The smell hadn’t hit me when Ham first pooped but now that I was back in the house it was like a mushroom cloud of dog poop smell. The boy had removed the poop clumps but I had to dab at the wet spots with a paper towel, which was definitely the worst part of my job. Getting down and dirty with wet poop spots is not how anyone wants to spend an evening. I kept wishing that it was solid poop because it wouldn’t have left behind this wet brellow (brown+yellow) mess but the boy pointed out that if it was a regular solid poop that Hamlet would have done it outside when we let him out 30 minutes ago. True, but it still would be easier to get off the carpet. So I proceeded with the Urine Out kit while the boy made another trip to the dumpster with the poopy paper towels and Hamlet hid under the kitchen table.

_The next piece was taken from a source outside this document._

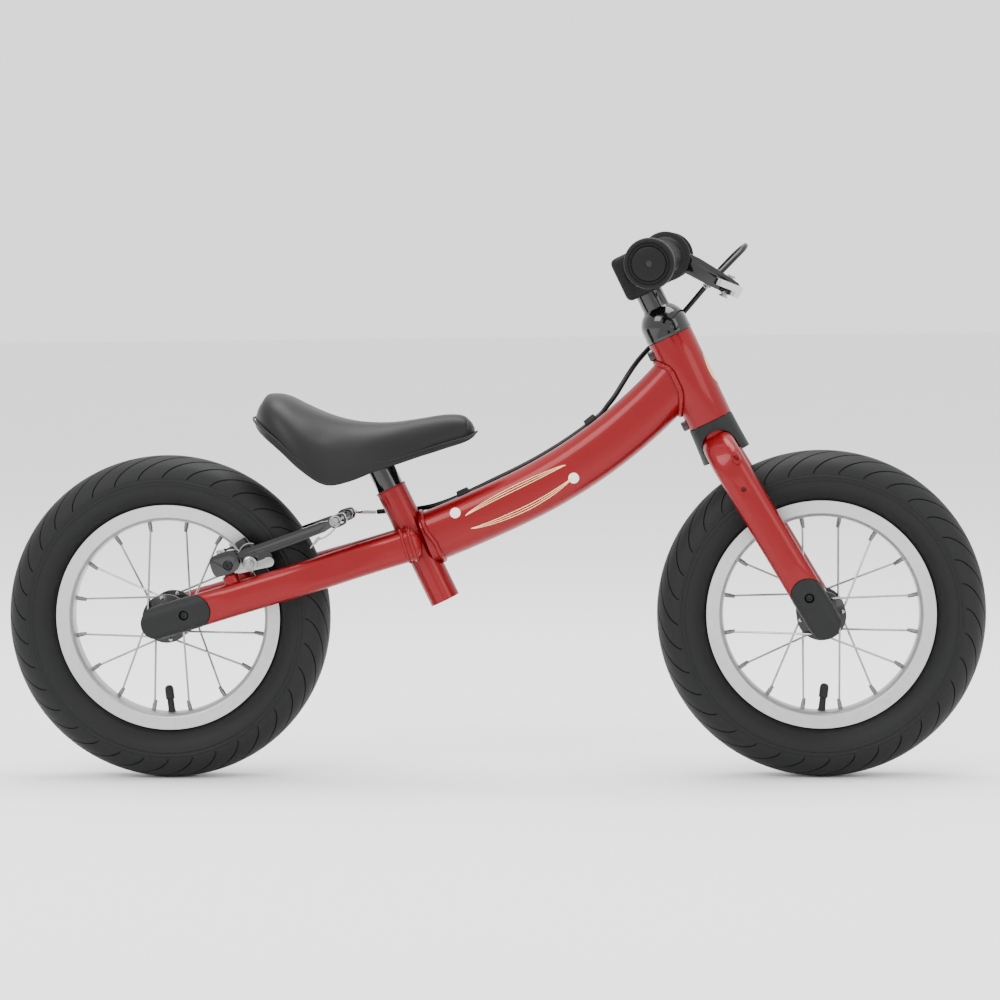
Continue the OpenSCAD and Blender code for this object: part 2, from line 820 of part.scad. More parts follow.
module spoke_set() {
    spin() for (k = [0:spokes - 1]) {
        turn = nipple_turn(k);
        hole = turn + lace(k) * 45;
        y = flange_side(k) * flange_y;
        out = flange_side(k) * lace(k) * 4.2;
        root = polar(hole_ring_r, hole, y + out);
        tip = polar(rim_r - 25, turn, y * 0.12);
        rod(spoke_r, root, tip, 8);
        rod(spoke_r, polar(hole_ring_r, hole, y + out * 1.2), polar(hole_ring_r, hole, y - out * 0.6), 8);
        rod(2, polar(hole_ring_r, hole, y - out * 0.45), polar(hole_ring_r, hole, y - out * 0.7), 8);
        rod(2, tip, polar(rim_r - 11.5, turn, 0), 8);
        rod(3.4, polar(rim_r - 13.2, turn, 0), polar(rim_r - 11.5, turn, 0), 8);
    }
}

module hub() {
    spin() difference() {
        union() {
            cylinder(r = hub_r, h = 50, center = true);
            for (s = [-1, 1]) {
                translate([0, 0, s * flange_y]) cylinder(r = hub_flange_r, h = 3, center = true);
                translate([0, 0, s * 24.5]) cylinder(r = 15.5, h = 8, center = true);
            }
        }
        cylinder(r = axle_r + 2, h = 80, center = true);
        for (s = [-1, 1]) translate([0, 0, s * 25]) cylinder(r = 13.02, h = 8, center = true);
        for (k = [0:spokes - 1])
            translate(polar(hole_ring_r, nipple_turn(k) + lace(k) * 45, flange_side(k) * flange_y))
                cylinder(r = spoke_r + 0.2, h = 5, center = true);
    }
}

module hub_bearings() {
    spin() for (s = [-1, 1]) translate([0, 0, s * 24.9]) difference() {
        cylinder(r = 13, h = 7.4, center = true);
        cylinder(r = axle_r + fit, h = 10, center = true);
    }
}

module rear_tyre() { color(soft_black) at_rear() tyre(); }

module rear_inner_tube() { color(soft_black) at_rear() inner_tube(); }

module rear_rim() { color(steel) at_rear() rim(); }

module rear_spokes() { color(steel) at_rear() spoke_set(); }

module rear_hub() { color(soft_black) at_rear() hub(); }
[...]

The boy returned and of course there had to be a discussion of the recent fallout. We couldn’t believe he pooped in the house; he never has before. Well, obviously it must have been uncontrollable, otherwise he would have pooped outside when we took him out 30 minutes ago. The smell is unbelievable; the stain remover helps but let’s open the sliding glass door. And a window. And don’t sit in the office because it’s worse in there.
We discussed putting Hamlet in his crate or sequestering him in the kitchen (tile floor) to sleep it off in case of further accidents. Instead we kept him under observation for a few hours in which he seemed back to his old self. So in the end he slept where he usually does – on a blanket at the foot of the bed. After all, poop happens.
*Planet Urine, the makers of Urine Out, did not in any way compensate me for this post. I am simply telling you that Urine Out is the product that we use for our household stains (it works on stuff other than pet stains) because we have had great results with the product.